摘要

In the analysis of the interaction between external periodic excitation and unsteady separated flow in controlling the flow separation, a new nonlinear approximate model has been established. This model is used to describe the typical chaotic and coherent characteristics of a separated flow such as small- or large-scale vortices, the injection, and the dissipation of the kinetic energy based on a simulation of a simplified cross-direction motion of free shear flows. This study presents an appropriate treatment to simulate the external periodic excitation and uses the maximum Lyapunov exponent to evaluate the degree of flow ordering in the different control states. The results of the nonlinear model are compared with experimental and numerical results, showing that the nonlinear model could be used to effectively explain the behaviours of chaotic flows and investigate the rules for controlling separated flows.
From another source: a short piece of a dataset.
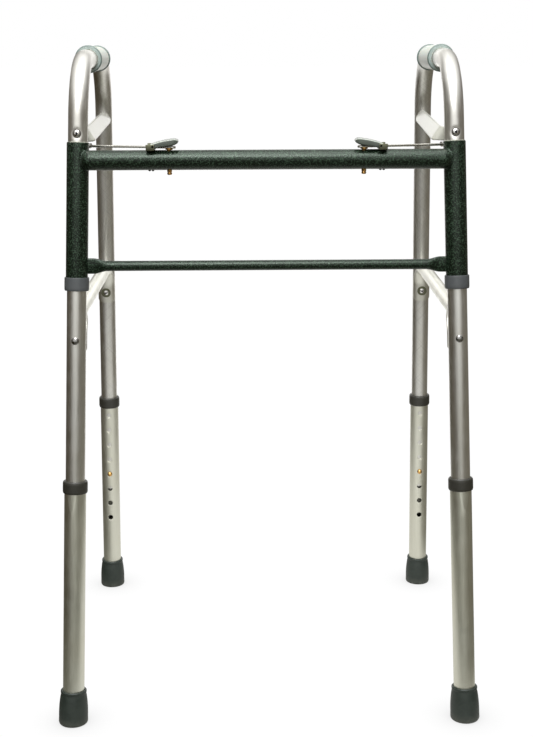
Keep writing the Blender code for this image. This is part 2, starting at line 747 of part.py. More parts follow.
def link_motion(side, limit):
    """Turn and slide of the link over the whole fold, true to the stud at one share of it."""
    plunger, eye, up, _ = link_layout(side)
    moved = folded_eye(side, limit * LINK_TRUE_SHARE)
    open_arm = eye - plunger
    folded_arm = moved - plunger
    turn = open_arm.angle(folded_arm) * (1 if open_arm.cross(folded_arm).dot(up) > 0 else -1)
    stroke = open_arm.length - folded_arm.length
    return turn / LINK_TRUE_SHARE, stroke / LINK_TRUE_SHARE


def build_bracket(label, side, mats):
    """Saddle bracket riveted on the crossbar; its two walls carry the paddle's trunnions."""
    y = crossbar_y()
    low = sided(side, BRACKET_X[0], y + BRACKET_Y[0], CROSSBAR_TOP - 0.0050)
    high = sided(side, BRACKET_X[1], y + BRACKET_Y[1], BRACKET_TOP)
    bracket = add_object("latch_bracket_" + label, box(*ordered(low, high)), mats["bracket"])
    low = sided(side, BRACKET_X[0] - 0.01, y + BRACKET_Y[0] + BRACKET_WALL, BRACKET_FLOOR)
    high = sided(side, BRACKET_X[1] + 0.01, y + BRACKET_Y[1] - BRACKET_WALL, BRACKET_TOP + 0.01)
    boolean(bracket, box(*ordered(low, high)))
    centre = Vector((0, y, CROSSBAR_HEIGHT))
    reach = Vector((0.20, 0, 0))
    boolean(bracket, rod(centre - reach, centre + reach, CROSSBAR_RADIUS + FIT, ROUND))
    pivot_x, pivot_z = PADDLE_PIVOT
    start = sided(side, pivot_x, y - 0.03, pivot_z)
    end = sided(side, pivot_x, y + 0.03, pivot_z)
    boolean(bracket, rod(start, end, 0.0015 + FIT, SMALL_ROUND))
    middle = (BRACKET_X[0] + BRACKET_X[1]) / 2
    top = sided(side, middle, y, BRACKET_FLOOR + 0.001)
    bottom = sided(side, middle, y, CROSSBAR_HEIGHT)
    boolean(bracket, rod(bottom, top, SHANK_RADIUS + FIT, SMALL_ROUND))

    seat = sided(side, middle, y, BRACKET_FLOOR + FIT / 2)
    placement = frame_matrix(seat, Vector((0, 0, 1)))
    depth = BRACKET_FLOOR - CROSSBAR_TOP + 2 * CROSSBAR_RADIUS + FIT
    profile = [(0.0030, 0.0007), (0.0040, 0.0), (SHANK_RADIUS, 0.0), (SHANK_RADIUS, -depth),
               (0.0040, -depth), (0.0038, -depth - 0.0012), (0.0020, -depth - 0.0018)]
    add_object("bracket_rivet_" + label, turned(profile, placement, SMALL_ROUND), mats["dark_steel"])


def sided(side, x, y, z):
    return Vector((side * x, y, z))


def ordered(a, b):
    """The low and high corners of the box that two opposite corners span."""
    low = Vector((min(a.x, b.x), min(a.y, b.y), min(a.z, b.z)))
    high = Vector((max(a.x, b.x), max(a.y, b.y), max(a.z, b.z)))
    return low, high


def paddle_section(distance):
    """Front, back, bottom and top of the paddle at a distance from its pivot."""
    reach = (distance + 0.0030) / (PADDLE_LENGTH + 0.0030)
    nose = math.sqrt(max(1 - max((reach - 0.72) / 0.29, 0) ** 2, 0.0))
    rise = math.sin(PADDLE_SLOPE) * distance
    top = 0.0034 + 1.02 * rise + 0.0009 * math.sin(math.pi * reach) - 0.0030 * (1 - nose)
    bottom = -0.0024 + 0.90 * rise * smooth_step(distance / 0.010) + 0.0026 * (1 - nose)
    half = 0.5 * (0.0272 + 0.0010 * math.sin(math.pi * reach)) * mix(0.55, 1.0, nose)
    return half, bottom, top


def build_paddle(label, side, mats, body):
    """Finger paddle: a tapered shell with side skirts, hinged on two moulded trunnions."""
    y = crossbar_y() + 0.0012
    pivot_x, pivot_z = PADDLE_PIVOT
    rings = []
    for distance in (-0.0030, -0.0015, 0.0060, 0.0140, 0.0210, 0.0255, 0.0288, 0.0308, PADDLE_LENGTH):
        half, bottom, top = paddle_section(distance)
        corner = min(0.0022, (top - bottom) * 0.42)
        ring = []
        for y_sign, z_side, start in ((1, top, 0), (-1, top, 90), (-1, bottom, 180), (1, bottom, 270)):
            for step in range(3):
                angle = math.radians(start + 45 * step)
                z_sign = 1 if z_side == top else -1
                py = y + y_sign * (half - corner) + corner * math.cos(angle)
                pz = pivot_z + z_side - z_sign * corner + corner * math.sin(angle)
                ring.append(sided(side, pivot_x - distance, py, pz))
        rings.append(ring)
    paddle = add_object("paddle_" + label, loft(rings), mats["pale_plastic"], body)
    ceiling = Matrix.Translation(sided(side, pivot_x, 0, pivot_z + 0.0014))
    tilt = Matrix.Rotation(side * math.radians(10.8), 4, "Y")
    channel = box((-0.050, y - 0.0112, -0.030), (0.050, y + 0.0124, 0.0))
    bmesh.ops.transform(channel, matrix=ceiling @ tilt, verts=channel.verts)
    boolean(paddle, channel)
    for start, end in ((-0.0157, -0.0118), (0.0128, 0.0161)):
        outer = sided(side, pivot_x, y + start, pivot_z)
        inner = sided(side, pivot_x, y + end, pivot_z)
        boolean(paddle, rod(outer, inner, 0.0015, SMALL_ROUND), "UNION")


def build_plunger(label, side, mats, body):
    """Brass lock pin through the crossbar, with its collar, thin neck and rounded head."""
    y = crossbar_y()
    seat = sided(side, PLUNGER_X, y, CROSSBAR_TOP)
    placement = frame_matrix(seat, Vector((0, 0, 1)))
    tip = -2 * CROSSBAR_RADIUS - 0.0065
    profile = [(0.0016, tip), (0.0028, tip + 0.0008), (PLUNGER_RADIUS, tip + 0.0020),
               (PLUNGER_RADIUS, 0.0004), (0.0047, 0.0008), (0.0047, 0.0024), (PLUNGER_NECK, 0.0024),
               (PLUNGER_NECK, 0.0088), (PLUNGER_NECK * 0.6, 0.0096)]
    add_object("plunger_" + label, turned(profile, placement, SMALL_ROUND), mats["brass"], body)


def build_plunger_spring(label, side, mats):
    """Compression spring inside the crossbar, under the plunger's collar."""
    y = crossbar_y()
    low = CROSSBAR_HEIGHT - CROSSBAR_RADIUS + CROSSBAR_WALL + 0.0008
    high = CROSSBAR_TOP - 0.0008
    wire = 0.0004
    turns = 4
    per_turn = 7
    count = turns * per_turn
    centre = sided(side, PLUNGER_X, y, 0)
    rings = []
    for i in range(count + 1):
        angle = 2 * math.pi * i / per_turn
        outward = Vector((math.cos(angle), math.sin(angle), 0))
        point = centre + outward * 0.0040
        point.z = mix(low, high, i / count)
        ring = []
        for step in range(4):
            turn = 2 * math.pi * step / 4
            ring.append(point + outward * (wire * math.cos(turn)) + Vector((0, 0, wire * math.sin(turn))))
        rings.append(ring)
    add_object("plunger_spring_" + label, loft(rings), mats["steel"])


def build_link(label, side, mats, guide_body, link_body):
    """Slotted strip that ties the side frame to the plunger, with its guide washer and stud."""
    plunger, eye, up, centre = link_layout(side)
    direction = (plunger - eye).normalized()
    placement = frame_matrix(eye, up, direction)
    length = (plunger - eye).length
    outline = slot_outline(-LINK_HALF_WIDTH, length + LINK_TAIL - LINK_HALF_WIDTH, LINK_HALF_WIDTH)
    half = LINK_THICKNESS / 2
    rings = [[placement @ Vector((x, y, z)) for x, y in outline] for z in (-half, half)]
    strip = add_object("link_" + label, loft(rings), mats["steel"], link_body)
    slot_half = PLUNGER_NECK + 0.0005
    _, stroke = link_motion(side, FOLD_LIMIT["left"])
    slot = slot_outline(length - stroke - 0.0012, length + 0.0008, slot_half)
    boolean(strip, loft([[placement @ Vector((x, y, z)) for x, y in slot] for z in (-0.01, 0.01)]))
    boolean(strip, rod(eye - up * 0.01, eye + up * 0.01, 0.0018 + FIT, SMALL_ROUND))

    front = front_axis(side)
    brace_along = along_at_height(front, UPPER_BRACE_FRONT_Z) - UPPER_BRACE_SECTION[0]
    stud_top = brace_along - (centre - front[0]).length - FIT
    profile = [(0.0024, -half - 0.0012), (0.0034, -half - FIT), (0.0018, -half - FIT), (0.0018, half + FIT),
               (0.0036, half + FIT), (0.0036, stud_top - 0.0004), (0.0030, stud_top)]
    add_object("link_stud_" + label, turned(profile, placement, SMALL_ROUND), mats["steel"], link_body)

    seat = frame_matrix(plunger, up, direction)
    inner = PLUNGER_NECK + 0.0006
    profile = [(inner, half + FIT), (0.0045, half + FIT), (0.0045, half + 0.0011), (inner, half + 0.0011)]
    add_object("link_guide_" + label, turned_ring(profile, seat, SMALL_ROUND), mats["brass"], guide_body)


def slot_outline(low, high, radius):
    """A round-ended outline along local Y; low and high are the centres of the end arcs."""
    points = []
    for centre, start in ((high, 0), (low, 180)):
        for step in range(7):
            angle = math.radians(start + 30 * step)
            points.append((radius * math.cos(angle), centre + radius * math.sin(angle)))
    return points


# ---------------------------------------------------------------- assembly
def make_materials():
    return {
        "green_paint": material("green_hammer_paint", (0.045, 0.075, 0.050), 0.38, 0.3),
        "aluminium": material("satin_aluminium", (0.62, 0.60, 0.55), 0.34, 1.0),
        "champagne": material("champagne_aluminium", (0.66, 0.64, 0.56), 0.42, 1.0),
        "brace_paint": material("cream_brace", (0.70, 0.68, 0.60), 0.42, 0.6),
        "grey_plastic": material("grey_plastic", (0.10, 0.10, 0.10), 0.45, 0.0),
        "pale_plastic": material("pale_plastic", (0.42, 0.44, 0.38), 0.40, 0.0),
        "vinyl": material("grip_vinyl", (0.60, 0.63, 0.56), 0.45, 0.0),
        "rubber": material("tip_rubber", (0.045, 0.055, 0.045), 0.62, 0.0),
        "brass": material("brass", (0.70, 0.42, 0.14), 0.22, 1.0),
        "steel": material("zinc_steel", (0.60, 0.60, 0.60), 0.25, 1.0),
        "dark_steel": material("dark_steel", (0.10, 0.10, 0.10), 0.40, 0.8),
        "bracket": material("bracket_steel", (0.30, 0.29, 0.24), 0.40, 0.7),
    }


def build_front(mats):
    build_crossbar(mats["green_paint"])
    build_lower_bar(mats["green_paint"])
    for label, side in SIDES.items():
        build_sleeve(label, side, mats["green_paint"], mats["grey_plastic"])
        build_bracket(label, side, mats)


def build_latches(mats):
    for label, side in SIDES.items():
        plunger, _, _, _ = link_layout(side)
        pivot_x, pivot_z = PADDLE_PIVOT
        paddle_body = pivot("paddle_hinge_" + label, sided(side, pivot_x, crossbar_y(), pivot_z))
        plunger_body = pivot("plunger_axis_" + label, sided(side, PLUNGER_X, crossbar_y(), CROSSBAR_TOP))
        guide_body = pivot("link_pivot_" + label, plunger)
        link_body = pivot("link_slide_" + label, plunger, guide_body)
        build_paddle(label, side, mats, paddle_body)
        build_plunger(label, side, mats, plunger_body)
        build_plunger_spring(label, side, mats)
        build_link(label, side, mats, guide_body, link_body)


def build_side(label, side, mats):
    axis = front_axis(side)
    body = pivot("fold_axis_" + label, on_upright(axis, side, 0, 0, along_at_height(axis, CROSSBAR_HEIGHT)))
    build_side_tube(label, side, mats["aluminium"], body)
    build_grip(label, side, mats["vinyl"], body)
    build_upper_brace(label, side, mats["brace_paint"], body)
    build_lower_brace(label, side, mats["brace_paint"], body)
    build_side_fasteners(label, side, mats["steel"], body)
    for place, leg_axis, facing in (("front", front_axis(side), 1), ("rear", rear_axis(side), -1)):
        name = place + "_" + label
        leg_body = pivot("leg_slide_" + name, leg_axis[0], body)
        build_leg(name, leg_axis, side, facing, mats, leg_body)
        button_body = pivot("button_slide_" + name, on_upright(leg_axis, side, 0, 0, BUTTON_ALONG), body)
        build_button(name, leg_axis, side, facing, mats, button_body)


def main():
    clear_scene()
    mats = make_materials()
    build_front(mats)
    build_latches(mats)
    for label, side in SIDES.items():
        build_side(label, side, mats)


main()
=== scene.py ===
"""Looks of the folding walking frame: fine meshes, procedural materials, floor, light and camera.

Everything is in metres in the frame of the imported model: the feet stand on z = 0, the crossbar is
at the front (-Y), "left" is -X and "right" is +X. "Along" is a length up an upright from its foot.
"""

from math import ceil, copysign, cos, hypot, pi, radians, sin, sqrt, tan

import bmesh
import bpy
from mathutils import Matrix, Vector, noise


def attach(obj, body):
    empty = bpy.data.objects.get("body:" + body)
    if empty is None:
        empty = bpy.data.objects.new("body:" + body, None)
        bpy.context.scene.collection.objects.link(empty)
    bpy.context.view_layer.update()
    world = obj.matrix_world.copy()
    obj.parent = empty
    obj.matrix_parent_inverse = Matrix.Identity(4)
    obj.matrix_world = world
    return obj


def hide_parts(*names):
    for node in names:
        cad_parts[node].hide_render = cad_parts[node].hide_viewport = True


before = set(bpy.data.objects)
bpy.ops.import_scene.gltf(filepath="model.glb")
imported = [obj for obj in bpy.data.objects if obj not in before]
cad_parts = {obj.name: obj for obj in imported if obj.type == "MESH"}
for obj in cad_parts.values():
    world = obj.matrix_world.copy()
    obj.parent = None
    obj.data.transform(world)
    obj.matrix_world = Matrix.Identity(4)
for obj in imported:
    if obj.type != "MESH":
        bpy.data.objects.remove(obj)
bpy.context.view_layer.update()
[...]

In addition, as shown in the nonlinear approximate model, the self-synchronization of unsteady flow separation and periodic excitation has been analysed. Initially, the research provided an explanation of the self-synchronization mechanism, which cites that the effects of the separated flow control are independent of the phase difference between the periodic excitation and the unsteady flow. The characteristics of unsteady separated flow control have also been presented in this model, where the corresponding large eddy simulation (LES) was used for separated flows in a curved diffuser. The proper orthogonal decomposition (POD) method was used to analyse the difference between separated vortical structures with or without periodic excitation. The results showed that the model and the simulation had the same mechanism of flow control as for the separated flows. The periodic excitation transforms the original chaotic flow into a relatively ordered flow and decreases the magnitude of the chaotic unstable vortices, rather than completely eliminating the vortices, while flow mixing is reduced, inducing less energy loss.